Had that Act started out by making clear that the number one priority of a bank is to allocate bank credit efficiently to the real economy, and that this is best achieved by minimizing regulatory distortions, we would most certainly have a much better Dodd-Frank Act.

By the way, “Elizabeth Warren and her band of progressive Democrats” have shown no interest in that either. The fact that banks need to hold much more capital when lending to American unrated SMEs and entrepreneurs, than for instance when lending to some AAA rated sovereigns, has been of no concern to them… or to most other involved with regulations.


@PerKurowski

May 09, 2015

In finance the structurally discriminated are those perceived as “risky”, the SMEs and entrepreneurs

Sir, Gillian Tett refers to an almost all female conference on economic and finance to ask: “whether it is time to organize an all-black or all-Hispanic financial policy-making event of this sort?” “The power of role models” May 9.

And referencing Simon Kuper’s article “How to tackle structural racism” she reflects: “And, if that occurred, would it help to combat that structural discrimination”.

That is off target. In matters of banking, financial reforms and the future of global finance and economics, the truly structurally discriminated, the “all-black or all-Hispanics”, are those perceived as “risky”, like SMEs and entrepreneurs, while the structurally favored, the “all white males”, are “the safe”, like sovereigns and AAArisktocrats.

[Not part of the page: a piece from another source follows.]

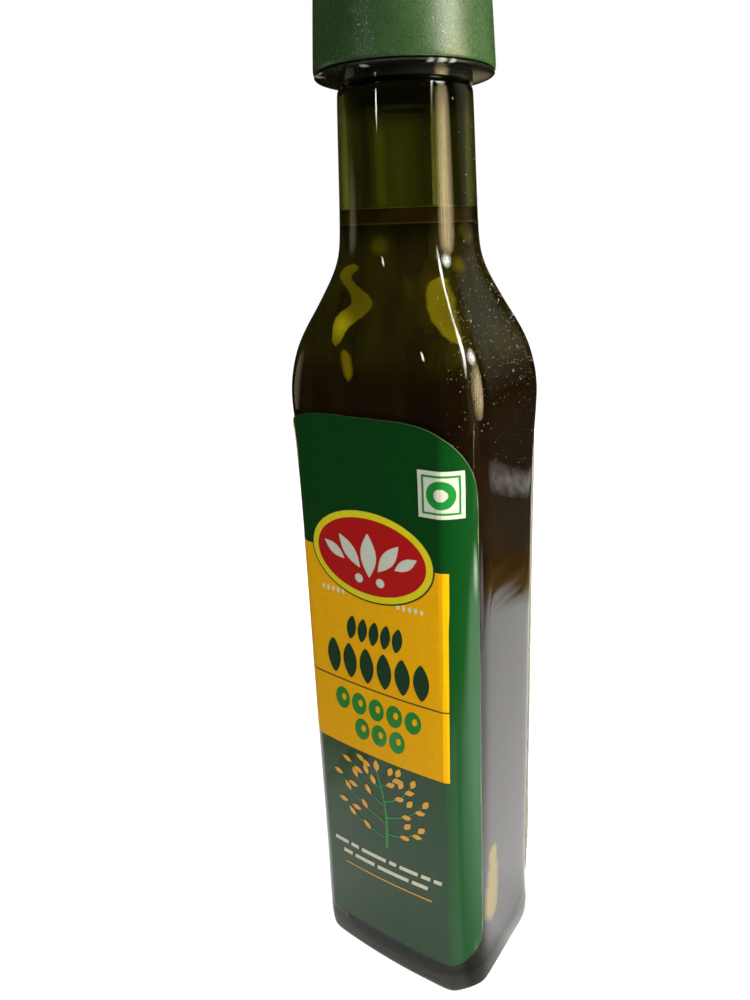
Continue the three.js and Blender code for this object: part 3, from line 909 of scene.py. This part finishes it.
def seen_straight(tree):
    """1 for camera, mirror and see-through rays."""
    rays = add_node(tree, "ShaderNodeLightPath")
    total = rays.outputs["Is Camera Ray"]
    for kind in ("Is Glossy Ray", "Is Transmission Ray"):
        either = add_math(tree, "MAXIMUM")
        wire(tree, (total, either.inputs[0]), (rays.outputs[kind], either.inputs[1]))
        total = either.outputs[0]
    return total


bpy.ops.mesh.primitive_plane_add(size=FLOOR_SIZE, location=(0, 0, FLOOR_Z))
floor = bpy.context.object
floor.name = "floor"
material, tree, surface = new_material("floor_look")
set_plain(surface, Base_Color=(FLOOR_GREY, FLOOR_GREY, FLOOR_GREY, 1), Roughness=1.0,
          Specular_IOR_Level=0.0, Emission_Color=(1, 1, 1, 1))
feed(tree, surface, Emission_Strength=spread(tree, seen_straight(tree), 0.0, FLOOR_SHOWN))
floor.data.materials.append(material)

world = bpy.data.worlds.new("studio")
bpy.context.scene.world = world
world.use_nodes = True
tree = world.node_tree
backdrop = tree.nodes["Background"]
feed(tree, backdrop, Strength=spread(tree, seen_straight(tree), WORLD_LIGHT, WORLD_SHOWN))
set_plain(backdrop, Color=(1, 1, 1, 1))


# ---- cards that only mirror reflections meet ---------------------------------------------
def mirror_card(o, name, color):
    """Make an object such a card; gives its material's tree and shader."""
    o.name = name
    material, tree, surface = new_material(name + "_look")
    set_plain(surface, Base_Color=(0, 0, 0, 1), Specular_IOR_Level=0.0, Emission_Strength=1.0,
              Emission_Color=(*color, 1))
    o.data.materials.append(material)
    for ray in ("camera", "diffuse", "transmission", "volume_scatter", "shadow"):
        setattr(o, "visible_" + ray, False)
    return tree, surface


def soft_card(name, at, turn, size, color, power, edge, streaks=0.0):
    """An oval card that fades to its rim; streaks is how much it varies across its width."""
    bpy.ops.mesh.primitive_plane_add(size=2, location=at)
    card = bpy.context.object
    card.rotation_euler = [math.radians(a) for a in turn]
    card.scale = (size[0] / 2, size[1] / 2, 1)
    tree, surface = mirror_card(card, name, color)
    stripes = effect(tree, "grain", Scale=30.0, Detail=4.0, Stretch=(1.0, 0.06, 1.0),
                     Low=power * (1 - streaks), High=power * (1 + streaks))
    feed(tree, surface, Alpha=effect(tree, "spot", Edge=edge), Emission_Strength=stripes)


def add_ramp(tree, stops, end=None):
    """A colour ramp with these stops, and with one more at its end if that has a colour."""
    n = add_node(tree, "ShaderNodeValToRGB")
    elements = n.color_ramp.elements
    for stop, shade in stops:
        elements.new(stop).color = (*shade, 1)
    elements.remove(elements[0])
    if end:
        elements[-1].color = (*end, 1)
    else:
        elements.remove(elements[-1])
    return n


SURROUND, SURROUND_RADIUS = (0.022, 0.018, 0.006), 2.5
TABLE_MIDDLE, TABLE_RADIUS = (0.03, 0.05, 0.001), 2.7
# Colours of the table top by distance from its middle in metres: pale, warm brown, then dark.
TABLE_SHADES = ((0.15, (1.0, 0.99, 0.97)), (0.167, (0.66, 0.62, 0.54)), (0.182, (0.25, 0.14, 0.045)),
                (0.217, (0.12, 0.06, 0.012)), (0.25, (0.07, 0.062, 0.045)), (0.38, (0.03, 0.027, 0.019)))
TABLE_FAR = (0.02, 0.016, 0.006)
TABLE_RAGGED = 0.016                 # how far the edges between those colours wander
# How bright it is round the bottle, a painted pool of light, by how far a place lies towards BRIGHT_WAY.
BRIGHT_WAY = math.radians(50)
TABLE_GAINS = ((0.02, 0.5), (0.12, 0.24), (0.5, 0.58), (0.74, 1.2), (0.92, 1.0))
HEEL_GAIN, OPEN_GAIN = 0.85, 1.72    # and how much brighter, from a painted shadow under the heel to the open table
HEEL_REACH = (0.018, 0.046)

bpy.ops.mesh.primitive_uv_sphere_add(segments=48, ring_count=24, radius=SURROUND_RADIUS)
mirror_card(bpy.context.object, "dark_surround", SURROUND)

bpy.ops.mesh.primitive_circle_add(vertices=96, radius=TABLE_RADIUS, fill_type="NGON", location=TABLE_MIDDLE)
tree, surface = mirror_card(bpy.context.object, "table_top", (1, 1, 1))
coords = add_node(tree, "ShaderNodeTexCoord")
away = add_vector_math(tree, "LENGTH")
ragged = add_math(tree, "ADD")
shades = add_ramp(tree, TABLE_SHADES, end=TABLE_FAR)
from_bottle = add_vector_math(tree, "ADD")
from_bottle.inputs[1].default_value = (TABLE_MIDDLE[0], TABLE_MIDDLE[1], 0)
reach = add_vector_math(tree, "LENGTH")
heading = add_vector_math(tree, "NORMALIZE")
facing = add_vector_math(tree, "DOT_PRODUCT")
facing.inputs[1].default_value = (math.cos(BRIGHT_WAY), math.sin(BRIGHT_WAY), 0)
gains = add_ramp(tree, [(stop, (level, level, level)) for stop, level in TABLE_GAINS])
wander = effect(tree, "grain", Scale=60.0, Detail=4.0, Stretch=(2.0, 0.1, 1.0),
                Low=-TABLE_RAGGED, High=TABLE_RAGGED)
wire(tree,
     (coords.outputs["Object"], away.inputs[0]),
     (away.outputs["Value"], ragged.inputs[0]),
     (wander, ragged.inputs[1]),
     (ragged.outputs[0], shades.inputs["Fac"]),
     (coords.outputs["Object"], from_bottle.inputs[0]),
     (from_bottle.outputs[0], reach.inputs[0]),
     (from_bottle.outputs[0], heading.inputs[0]),
     (heading.outputs[0], facing.inputs[0]),
     (facing.outputs["Value"], gains.inputs["Fac"]))
# painted shadow under the heel
near = spread(tree, reach.outputs["Value"], HEEL_GAIN, OPEN_GAIN, *HEEL_REACH)
feed(tree, surface, Emission_Color=shades.outputs["Color"],
     Emission_Strength=times(tree, gains.outputs["Color"], near))

# the cards that lie on the table are painted pools of light on it, seen only in reflections
# name, place, turn in degrees, size, colour, power, softness of the rim, streaks
CARDS = (
    ("far_band", (0.163, 0.371, 0.003), (0, 0, -30), (0.26, 0.062), (1.0, 0.95, 0.86), 1.1, 0.95, 0.5),
    ("near_patch", (0.19, -0.03, 0.002), (0, 0, -8), (0.3, 0.1), (0.8, 1.0, 0.82), 2.5, 0.45),
    ("mid_patch", (0.235, 0.06, 0.002), (0, 0, 12), (0.17, 0.1), (0.95, 1.0, 0.94), 1.9, 0.7),
    ("bright_patch", (0.285, -0.03, 0.003), (0, 0, -8), (0.08, 0.05), (1.0, 0.98, 0.92), 11.0, 0.8),
    ("window", (0.597, 0.067, 0.2), (90, 0, 96), (0.36, 0.5), (1.0, 0.78, 0.42), 9.5, 0.6, 0.95),
    ("window_gap", (0.598, -0.05, 0.68), (90, 15, 88), (0.07, 0.74), (1.0, 0.97, 0.9), 34.0, 0.7),
    ("window_top", (0.6, 0.06, 0.5), (90, 0, 96), (0.24, 0.22), (1.0, 1.0, 0.96), 22.0, 0.8, 0.9),
    ("left_wall", (-0.6, -0.225, 0.12), (90, 0, 290), (0.34, 0.34), (1.0, 1.0, 0.58), 0.85, 0.35, 0.2),
    ("far_right", (-0.28, 0.53, 0.12), (90, 0, 28), (0.14, 0.08), (1.0, 0.85, 0.5), 0.42, 0.9),
    ("far_left", (-0.48, 0.26, 0.002), (0, 0, 62), (0.2, 0.2), (1.0, 0.9, 0.6), 2.2, 0.8),
    ("far_glint", (-0.32, 0.41, 0.003), (0, 0, 38), (0.08, 0.05), (1.0, 1.0, 0.98), 5.0, 0.8),
    ("rear_glint", (-0.084, 0.209, 0.003), (0, 0, 22), (0.06, 0.03), (1.0, 1.0, 0.94), 5.0, 0.8),
    ("floor_line", (0.46, -0.054, 0.003), (0, 0, -7), (0.22, 0.014), (1.0, 0.92, 0.8), 5.0, 0.8),
    ("right_haze", (0.69, 0.98, 0.95), (90, 0, 145), (1.2, 1.9), (1.0, 1.0, 0.8), 0.38, 0.6),
    ("front_streak", (-0.155, -0.58, 0.35), (90, 0, -15), (0.026, 0.08), (1.0, 1.0, 0.96), 34.0, 0.6),
)
for card in CARDS:
    soft_card(*card)


# ---- lamps and camera --------------------------------------------------------------------
def lamp(name, at, aim, size, watts, color=(1, 1, 1)):
    """An area lamp that lights without showing in mirror reflections."""
    bpy.ops.object.light_add(type="AREA", location=at)
    o = bpy.context.object
    o.name = name
    o.data.shape = "RECTANGLE"
    o.data.size, o.data.size_y = size
    o.data.energy = watts
    o.data.color = color
    o.rotation_euler = (Vector(aim) - Vector(at)).to_track_quat("-Z", "Y").to_euler()
    o.visible_glossy = False


lamp("side_window", at=(0.6, 0.02, 0.26), aim=(0, 0, 0.12), size=(0.3, 0.55), watts=11.0,
     color=(1, 0.92, 0.78))
lamp("top_softbox", at=(-0.2, -0.5, 0.9), aim=(0, 0, 0.1), size=(0.6, 0.6), watts=4.25)

EYE = Vector((0.0923, -0.1397, 0.1888))
YAW, PITCH, ROLL = 34.01, 20.35, -1.89       # degrees
LENS, SHIFT_X, SHIFT_Y = 26.95, -0.0354, 0.0079
CLOSEST = 0.005

yaw, pitch, roll = math.radians(YAW), math.radians(PITCH), math.radians(ROLL)
ahead = Vector((-math.sin(yaw) * math.cos(pitch), math.cos(yaw) * math.cos(pitch), -math.sin(pitch)))
right = Vector((math.cos(yaw), math.sin(yaw), 0))
up = right.cross(ahead)
x_axis = math.cos(roll) * right + math.sin(roll) * up
y_axis = -math.sin(roll) * right + math.cos(roll) * up
bpy.ops.object.camera_add()
camera = bpy.context.object
camera.matrix_world = Matrix((
    (x_axis.x, y_axis.x, -ahead.x, EYE.x),
    (x_axis.y, y_axis.y, -ahead.y, EYE.y),
    (x_axis.z, y_axis.z, -ahead.z, EYE.z),
    (0, 0, 0, 1)))
camera.data.lens = LENS
camera.data.shift_x, camera.data.shift_y = SHIFT_X, SHIFT_Y
camera.data.clip_start = CLOSEST
bpy.context.scene.camera = camera
bpy.context.scene.view_settings.view_transform = "Standard"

So we need more a conference with large representation of those perceives as risky. It would be so interesting if Senator Elizabeth Warren who has exposed “constant criticism of Wall Street and of America’s wealthy elite” were also present there. Can you imagine a small entrepreneur asking Senator Warren the following?

“From a credit point of view I am perceived as risky. I therefore face many difficulties to borrow that umbrella from bankers they only want to lend out when the sun shines. I accept that as a natural fact of life. But why must the regulators make it even harder for me to access bank credit, by allowing banks to have much less equity when lending to “the infallible” than when lending to me?

That results in that banks can leverage their equity, and the implicit or explicit support taxpayers give them, much more with the risk-adjusted net margin dollars paid by “the infallible” than when those same dollars are paid by me.

We the “risky” entrepreneurs and SMEs, we hear we are good for the economy, that we generate growth and jobs and, as far as I know, lending to us has never detonated a major bank crisis… so Senator Warren, can you explain to me why is there such an odious regulatory discrimination against us?

There exists an Equal Credit Opportunity Act (Regulation B) and so I must also ask: Senator Warren why does its benefits not extend to us?

@PerKurowski

April 19, 2015

To begin ending the too-big-to-fail banks, start by taking away the bowl of growth hormones.

Sir, I refer to your “Misbehaving banks must have their day in court” April 21

In November 1999 in an Op-Ed I wrote: “Currently market forces favors the larger the entity is, be it banks, law firms, auditing firms, brokers, etc. Perhaps one of the things that the authorities could do, in order to diversify risks, is to create a tax on size.”

And in May 2003, in a workshop for regulators at the World Bank, while Basel II was being discussed, I opined: “A regulation that regulates less, but is more active and trigger-happy, and treats a bank failure as something normal, as it should be, could be a much more effective regulation. The avoidance of a crisis, by any means, might strangely lead us to the one and only bank, therefore setting us up for the mother of all moral hazards—just to proceed later to the mother of all bank crises. Knowing that “the larger they are, the harder they fall,” if I were regulator, I would be thinking about a progressive tax on size.

And so I guess I have been on the forefront of fighting the TBTF banks.

But, during that fight I have become convinced that the most important tool would be to take away from the banks that bowl of growth hormones that minimum equity requirement against assets perceived as safe signify.

And, talking about “a day in court”, I would also haul regulators in front of a judge in order to ask them: “Who gave you the right to discriminate against those perceived as risky, those who, precisely because of that perception, are already naturally discriminated against by banks?

@PerKurowski

August 06, 2014

Are not living wills for banks’ just a nonsensical show to show off that something is being done?

Sir, Gina Chon and Tom Braithwaite report that Fed and FDIC demand better unwinding plans and are split over possible penalties “US rejects bank’s living wills” August 6.

And FT defines on its site those living wills as “Detailed plans that would enable banks to stipulate in advance how they would raise funds in a crisis and how their operations could be dismantled after a collapse”.

Frankly is not the whole concept of living wills for banks’ designed by the bankers themselves after a collapse just a show to show that the regulators are doing something?

I mean if I was a regulator, and wanted to go down that route, I would at least have a third party to look into what could be done in the case a bank passed away, and now and again confront the managers of the bank with those plans, in order to hear their opinions.

For instance there is a world of difference between a living will where the dead are going to be the own executors of the will, and one in which the dead will be dead and others will take care of the embalming.

And talking about that is it not the Fed or the FDIC that should state what contingent plan they really want… one where the bank is placed on artificial survival mode, and for how long, or one where it is sold in one piece, by pieces or even cremated?

To me it would seem that the Fed and FDIC need to give much clearer instructions about what they want those bankers currently working under the premise the bank will live on forever to do… as I can very much understand them being utterly confused.